Two shows hardly constitutes a pattern, but these are two of the most significant efforts to make an ongoing television series from this premise, and one can’t help wonder whether there’s something distinctly Canadian that compels a fascination with the generation ship genre. The lure of an interlinked system of self-contained worlds hurtling through the forbidding vacuum of space conjures up imaginative fantasies, but bears real-life parallels, as well.

What large urban Canadian city doesn’t have its own underground network of malls, restaurants, entertainment centres and even apartments, connected together so as to provide a self-contained atmosphere negating the need to wander outside into the cruel vacuum of a Canadian winter? Montreal has RESO: 32 kilometres of underground tunnels comprising the largest underground network in the world, and containing more than 2,000 shops, 40 cinemas, as well as condos, museums, amphitheatres. Toronto has PATH: 29 kilometres of underground tunnels including the largest underground shopping network in the world (more than four million square feet of retail space). Edmonton has its Pedway – 13 kilometres of above-ground climate-controlled tunnels linking over 40 structures (libraries, theatres, courts, hotels) in the city’s downtown. Even the smaller cities are burrowing and networking, building their own urban generation ships.

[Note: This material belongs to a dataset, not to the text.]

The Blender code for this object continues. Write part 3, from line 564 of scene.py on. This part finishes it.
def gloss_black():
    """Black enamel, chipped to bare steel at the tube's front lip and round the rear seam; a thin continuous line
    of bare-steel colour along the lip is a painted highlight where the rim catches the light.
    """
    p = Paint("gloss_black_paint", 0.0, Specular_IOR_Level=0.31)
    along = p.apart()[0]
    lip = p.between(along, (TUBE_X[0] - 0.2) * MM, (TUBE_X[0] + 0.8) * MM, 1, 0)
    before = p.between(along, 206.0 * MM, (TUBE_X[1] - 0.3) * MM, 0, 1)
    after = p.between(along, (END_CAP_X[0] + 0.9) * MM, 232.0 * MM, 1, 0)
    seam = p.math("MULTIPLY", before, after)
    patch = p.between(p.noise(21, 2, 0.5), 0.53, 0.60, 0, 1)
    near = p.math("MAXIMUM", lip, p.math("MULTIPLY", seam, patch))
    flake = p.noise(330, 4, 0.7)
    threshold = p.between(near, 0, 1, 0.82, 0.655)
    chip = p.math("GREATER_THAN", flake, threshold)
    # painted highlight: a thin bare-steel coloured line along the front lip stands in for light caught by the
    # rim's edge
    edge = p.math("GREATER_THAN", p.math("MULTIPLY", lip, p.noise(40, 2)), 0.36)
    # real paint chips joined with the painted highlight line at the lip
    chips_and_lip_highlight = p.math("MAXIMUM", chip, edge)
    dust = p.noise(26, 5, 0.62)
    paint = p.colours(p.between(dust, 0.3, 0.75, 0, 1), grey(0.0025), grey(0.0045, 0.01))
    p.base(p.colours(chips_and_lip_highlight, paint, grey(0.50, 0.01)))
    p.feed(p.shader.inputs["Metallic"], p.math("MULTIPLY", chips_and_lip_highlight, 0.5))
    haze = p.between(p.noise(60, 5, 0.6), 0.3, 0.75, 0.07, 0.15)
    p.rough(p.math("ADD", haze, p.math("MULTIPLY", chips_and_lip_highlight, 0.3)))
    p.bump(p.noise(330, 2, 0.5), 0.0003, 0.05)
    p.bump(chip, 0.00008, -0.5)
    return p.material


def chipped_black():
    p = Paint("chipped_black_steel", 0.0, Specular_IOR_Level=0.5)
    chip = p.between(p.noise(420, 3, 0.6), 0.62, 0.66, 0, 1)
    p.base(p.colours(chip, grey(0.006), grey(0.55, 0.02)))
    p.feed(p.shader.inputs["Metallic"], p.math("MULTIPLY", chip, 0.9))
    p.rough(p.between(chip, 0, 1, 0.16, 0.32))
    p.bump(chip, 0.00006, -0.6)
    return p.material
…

Winnipeg, Halifax, and Vancouver also have underground climate-controlled worlds, as do large university campuses in Ottawa, St. John’s, and Saskatoon.

Perhaps these speculative forays into self-contained worlds hurtling through the cosmos contain an element of grim conjecture for us up here in the north. Many of us are used to long months of winter, in which our goal is to burrow into our homes and avoid emerging into the desolate, frigid Plutonian landscape outside, buffeted by storms evocative of Jupiter’s Great Red Spot. What would happen if that day eventually comes which we all secretly dread, wherein Spring does not actually arrive, and the vacuum of winter simply keeps on going? Would we all retreat into our underground worlds forever? What societies would evolve – or devolve – inside our self-contained underground vastnesses? Would we wind up being ruled by robots? Worshipping moose? Cannibalizing our neighbours and cooking them in great vats of boiling maple syrup?

At the very least, it’d make great fodder for another TV mini-series.